There is no singe universal solution. Just good to great ones. Don’t fall for the FUD big storage vendors fling around and don’t be man handled into a solution. The reality is that when you have what works for you, that’s when you’ve got it right. So look into Storage Spaces and all related technologies. Once you wrap your head around the concepts, you start to understand the why an how of it all a lot better.

Whatever the nature and the size of your environments and needs, there are options or even combinations of options out there that can help you. You can buy completely configured building blocks (cluster in a box) or even complete Fast Track solutions based on this concept with Hyper-V and the System Center stack. You can also build the solution your self. Combine this with total VM mobility within the data center in combination with continuous availability. Outside of the data center Hyper–V Replica and application based shared nothing high availability help failover fast with out noticeable or minimal service interruption.
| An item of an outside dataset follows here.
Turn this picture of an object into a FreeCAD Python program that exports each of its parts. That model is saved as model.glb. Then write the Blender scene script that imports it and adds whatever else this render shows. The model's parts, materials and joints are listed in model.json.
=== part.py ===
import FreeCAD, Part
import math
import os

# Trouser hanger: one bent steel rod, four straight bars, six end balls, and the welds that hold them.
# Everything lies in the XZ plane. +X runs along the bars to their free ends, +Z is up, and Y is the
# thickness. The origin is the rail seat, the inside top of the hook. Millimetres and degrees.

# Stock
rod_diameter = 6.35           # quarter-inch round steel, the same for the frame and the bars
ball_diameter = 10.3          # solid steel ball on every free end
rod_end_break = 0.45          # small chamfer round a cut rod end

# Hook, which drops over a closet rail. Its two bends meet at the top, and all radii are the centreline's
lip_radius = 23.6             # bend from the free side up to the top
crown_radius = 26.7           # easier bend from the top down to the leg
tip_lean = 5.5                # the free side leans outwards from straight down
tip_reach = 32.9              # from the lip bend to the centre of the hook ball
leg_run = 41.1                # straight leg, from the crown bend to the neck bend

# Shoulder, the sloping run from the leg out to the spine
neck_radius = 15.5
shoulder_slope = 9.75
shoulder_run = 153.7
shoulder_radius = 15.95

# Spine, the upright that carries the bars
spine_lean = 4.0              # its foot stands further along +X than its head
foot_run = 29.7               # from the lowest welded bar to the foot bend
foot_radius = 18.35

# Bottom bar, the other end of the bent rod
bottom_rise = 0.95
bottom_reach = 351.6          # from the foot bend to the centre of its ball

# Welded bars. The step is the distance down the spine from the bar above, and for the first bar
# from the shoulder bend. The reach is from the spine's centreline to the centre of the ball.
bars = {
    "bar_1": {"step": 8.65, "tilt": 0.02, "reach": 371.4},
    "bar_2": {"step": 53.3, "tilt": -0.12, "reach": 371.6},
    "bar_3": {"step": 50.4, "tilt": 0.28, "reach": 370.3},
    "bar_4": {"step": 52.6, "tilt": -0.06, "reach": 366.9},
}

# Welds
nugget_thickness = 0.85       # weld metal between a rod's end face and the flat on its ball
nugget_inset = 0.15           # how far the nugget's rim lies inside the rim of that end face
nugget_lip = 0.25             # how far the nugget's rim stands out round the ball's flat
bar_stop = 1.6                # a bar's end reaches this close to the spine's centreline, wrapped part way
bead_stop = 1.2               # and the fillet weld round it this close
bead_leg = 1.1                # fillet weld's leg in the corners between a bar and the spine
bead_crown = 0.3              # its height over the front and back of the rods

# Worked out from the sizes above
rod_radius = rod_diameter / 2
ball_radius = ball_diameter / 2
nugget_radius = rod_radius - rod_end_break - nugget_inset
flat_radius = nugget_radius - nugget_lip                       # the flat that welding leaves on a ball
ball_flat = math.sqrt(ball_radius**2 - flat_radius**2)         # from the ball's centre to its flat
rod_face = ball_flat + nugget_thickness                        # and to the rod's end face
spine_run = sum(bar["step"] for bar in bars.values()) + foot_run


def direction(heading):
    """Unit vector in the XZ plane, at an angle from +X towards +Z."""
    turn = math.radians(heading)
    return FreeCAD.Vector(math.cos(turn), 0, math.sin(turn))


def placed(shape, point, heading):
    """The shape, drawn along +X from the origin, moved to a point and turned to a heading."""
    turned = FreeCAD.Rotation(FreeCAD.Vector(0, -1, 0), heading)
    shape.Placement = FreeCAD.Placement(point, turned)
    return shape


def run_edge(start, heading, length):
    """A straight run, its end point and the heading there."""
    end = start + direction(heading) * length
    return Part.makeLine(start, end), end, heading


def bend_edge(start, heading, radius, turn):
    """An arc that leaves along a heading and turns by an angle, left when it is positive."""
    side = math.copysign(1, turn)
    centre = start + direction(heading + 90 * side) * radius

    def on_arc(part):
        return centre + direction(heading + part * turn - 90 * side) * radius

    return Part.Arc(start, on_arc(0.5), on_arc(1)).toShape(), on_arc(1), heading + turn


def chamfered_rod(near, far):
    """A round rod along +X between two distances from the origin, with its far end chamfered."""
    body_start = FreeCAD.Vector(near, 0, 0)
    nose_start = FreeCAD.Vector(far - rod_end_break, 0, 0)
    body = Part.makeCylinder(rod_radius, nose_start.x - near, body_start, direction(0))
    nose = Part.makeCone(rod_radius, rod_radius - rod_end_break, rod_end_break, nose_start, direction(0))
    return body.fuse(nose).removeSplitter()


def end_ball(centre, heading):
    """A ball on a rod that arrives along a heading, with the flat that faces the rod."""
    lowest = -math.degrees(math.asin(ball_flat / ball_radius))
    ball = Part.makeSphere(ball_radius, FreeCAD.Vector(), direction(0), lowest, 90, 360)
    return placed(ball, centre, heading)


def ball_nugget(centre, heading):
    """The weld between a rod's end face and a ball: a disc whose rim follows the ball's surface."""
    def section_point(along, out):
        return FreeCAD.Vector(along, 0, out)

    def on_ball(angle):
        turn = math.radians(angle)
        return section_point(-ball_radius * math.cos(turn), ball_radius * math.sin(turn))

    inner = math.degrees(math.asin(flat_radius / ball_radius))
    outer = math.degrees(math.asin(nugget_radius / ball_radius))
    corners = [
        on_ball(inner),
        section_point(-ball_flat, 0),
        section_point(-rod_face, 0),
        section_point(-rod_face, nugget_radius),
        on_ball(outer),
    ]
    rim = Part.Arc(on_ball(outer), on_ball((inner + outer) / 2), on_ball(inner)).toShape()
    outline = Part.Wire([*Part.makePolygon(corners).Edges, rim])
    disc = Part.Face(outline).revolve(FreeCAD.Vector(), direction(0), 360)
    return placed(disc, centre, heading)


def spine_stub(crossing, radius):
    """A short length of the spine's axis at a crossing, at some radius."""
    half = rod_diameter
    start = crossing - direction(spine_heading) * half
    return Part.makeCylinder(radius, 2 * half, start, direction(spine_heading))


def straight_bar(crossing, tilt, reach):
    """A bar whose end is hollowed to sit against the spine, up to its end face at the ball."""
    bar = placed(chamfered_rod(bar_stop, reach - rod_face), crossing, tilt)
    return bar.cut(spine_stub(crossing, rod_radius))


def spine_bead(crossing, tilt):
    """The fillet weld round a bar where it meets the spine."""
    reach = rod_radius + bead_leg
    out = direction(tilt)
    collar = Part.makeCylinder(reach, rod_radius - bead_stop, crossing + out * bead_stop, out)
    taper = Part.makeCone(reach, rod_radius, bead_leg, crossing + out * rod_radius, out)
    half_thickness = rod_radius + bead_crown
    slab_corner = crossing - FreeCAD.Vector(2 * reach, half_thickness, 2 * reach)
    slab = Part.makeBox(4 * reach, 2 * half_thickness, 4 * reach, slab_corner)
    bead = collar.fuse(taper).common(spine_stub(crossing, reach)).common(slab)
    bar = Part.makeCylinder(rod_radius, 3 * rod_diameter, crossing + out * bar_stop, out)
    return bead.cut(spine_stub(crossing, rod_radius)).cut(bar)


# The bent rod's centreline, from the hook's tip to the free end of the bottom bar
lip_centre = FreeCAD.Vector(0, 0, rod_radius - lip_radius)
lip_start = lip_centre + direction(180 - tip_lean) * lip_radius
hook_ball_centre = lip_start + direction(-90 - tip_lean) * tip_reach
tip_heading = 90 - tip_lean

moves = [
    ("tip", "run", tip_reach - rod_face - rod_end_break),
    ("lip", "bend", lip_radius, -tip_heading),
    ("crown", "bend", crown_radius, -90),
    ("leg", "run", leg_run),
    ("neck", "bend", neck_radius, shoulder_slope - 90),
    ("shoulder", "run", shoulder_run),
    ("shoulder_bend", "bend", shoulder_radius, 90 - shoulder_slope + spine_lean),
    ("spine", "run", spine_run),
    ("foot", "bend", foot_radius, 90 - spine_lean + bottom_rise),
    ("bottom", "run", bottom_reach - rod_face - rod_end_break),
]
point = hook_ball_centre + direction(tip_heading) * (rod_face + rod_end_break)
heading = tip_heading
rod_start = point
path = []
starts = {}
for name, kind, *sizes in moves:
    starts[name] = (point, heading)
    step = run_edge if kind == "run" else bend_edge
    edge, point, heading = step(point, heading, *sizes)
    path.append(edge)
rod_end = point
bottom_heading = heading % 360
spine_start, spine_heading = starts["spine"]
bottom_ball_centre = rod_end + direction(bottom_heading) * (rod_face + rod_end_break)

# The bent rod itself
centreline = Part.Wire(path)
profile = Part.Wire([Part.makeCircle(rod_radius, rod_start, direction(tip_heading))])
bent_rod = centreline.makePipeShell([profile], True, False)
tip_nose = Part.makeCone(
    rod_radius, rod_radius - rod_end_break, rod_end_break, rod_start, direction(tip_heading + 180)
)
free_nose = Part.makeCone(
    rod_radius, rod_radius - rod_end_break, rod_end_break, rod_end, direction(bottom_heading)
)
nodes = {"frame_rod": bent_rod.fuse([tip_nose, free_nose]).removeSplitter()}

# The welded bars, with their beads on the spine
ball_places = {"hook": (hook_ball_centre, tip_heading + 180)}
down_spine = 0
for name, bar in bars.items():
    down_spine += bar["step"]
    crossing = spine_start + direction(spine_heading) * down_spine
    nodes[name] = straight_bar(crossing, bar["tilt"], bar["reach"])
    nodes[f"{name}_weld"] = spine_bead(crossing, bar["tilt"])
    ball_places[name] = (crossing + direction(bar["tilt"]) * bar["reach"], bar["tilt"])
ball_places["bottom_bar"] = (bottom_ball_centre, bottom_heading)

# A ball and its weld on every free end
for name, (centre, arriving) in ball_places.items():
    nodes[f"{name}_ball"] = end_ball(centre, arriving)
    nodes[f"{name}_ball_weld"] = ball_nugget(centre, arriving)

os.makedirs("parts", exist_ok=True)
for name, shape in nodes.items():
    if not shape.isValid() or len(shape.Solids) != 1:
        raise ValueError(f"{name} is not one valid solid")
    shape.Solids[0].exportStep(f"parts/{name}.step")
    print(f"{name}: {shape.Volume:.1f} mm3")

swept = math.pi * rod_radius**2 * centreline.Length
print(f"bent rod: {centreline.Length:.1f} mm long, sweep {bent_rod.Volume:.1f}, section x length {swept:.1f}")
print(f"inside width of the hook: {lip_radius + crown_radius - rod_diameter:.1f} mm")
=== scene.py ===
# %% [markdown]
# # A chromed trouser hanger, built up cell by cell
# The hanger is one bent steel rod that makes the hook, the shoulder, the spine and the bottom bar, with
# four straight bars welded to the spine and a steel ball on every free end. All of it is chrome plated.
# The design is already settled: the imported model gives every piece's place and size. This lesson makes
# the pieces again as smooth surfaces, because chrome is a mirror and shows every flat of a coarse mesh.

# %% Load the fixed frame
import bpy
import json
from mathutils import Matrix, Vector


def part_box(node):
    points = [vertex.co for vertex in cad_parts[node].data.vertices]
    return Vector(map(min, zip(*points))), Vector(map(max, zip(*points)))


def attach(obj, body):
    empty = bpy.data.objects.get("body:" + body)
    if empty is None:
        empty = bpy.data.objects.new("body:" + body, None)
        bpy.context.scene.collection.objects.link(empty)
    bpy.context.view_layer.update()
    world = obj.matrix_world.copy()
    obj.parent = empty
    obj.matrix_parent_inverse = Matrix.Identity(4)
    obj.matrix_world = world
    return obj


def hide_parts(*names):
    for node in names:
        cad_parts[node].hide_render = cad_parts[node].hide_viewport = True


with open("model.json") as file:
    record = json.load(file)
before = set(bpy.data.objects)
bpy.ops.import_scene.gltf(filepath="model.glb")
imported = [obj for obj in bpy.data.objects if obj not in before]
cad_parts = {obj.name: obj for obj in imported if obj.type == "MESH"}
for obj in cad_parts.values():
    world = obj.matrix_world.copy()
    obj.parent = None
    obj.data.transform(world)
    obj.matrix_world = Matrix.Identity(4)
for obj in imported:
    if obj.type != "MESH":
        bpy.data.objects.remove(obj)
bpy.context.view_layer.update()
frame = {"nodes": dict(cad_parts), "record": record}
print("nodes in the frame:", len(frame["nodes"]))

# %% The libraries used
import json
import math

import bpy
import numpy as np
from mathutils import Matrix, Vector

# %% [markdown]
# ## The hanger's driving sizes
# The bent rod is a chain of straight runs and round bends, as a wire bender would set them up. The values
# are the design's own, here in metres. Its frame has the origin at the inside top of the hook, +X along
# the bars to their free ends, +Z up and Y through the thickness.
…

All this without the “Kings Ransom” prices you have to pay for proprietary solutions. If you’re not interested yet I bet your business and especially your CFO is! All you got to do is manage risk instead of letting fear rule you.

How crazy am I with in this view? Some people actually asked me that combined with the question if anyone is really considering using this is real life.  Well I met a lot of like minded people who are putting into practice here at TechEd. And knowing my Hyper-V, Clustering, Networking and storage very well, discussing these subjects and Storage Spaces with other attendees I’ve had a job/consulting offer just about every day. Not too bad as far as real life interest in this goes (and I remember being ridiculed in 2008 for being an early adaptor of Hyper-V Nerd smile).

The storage world is in flux sending waves through the way we deliver our services. Surf the waves and enjoy the ride Smile.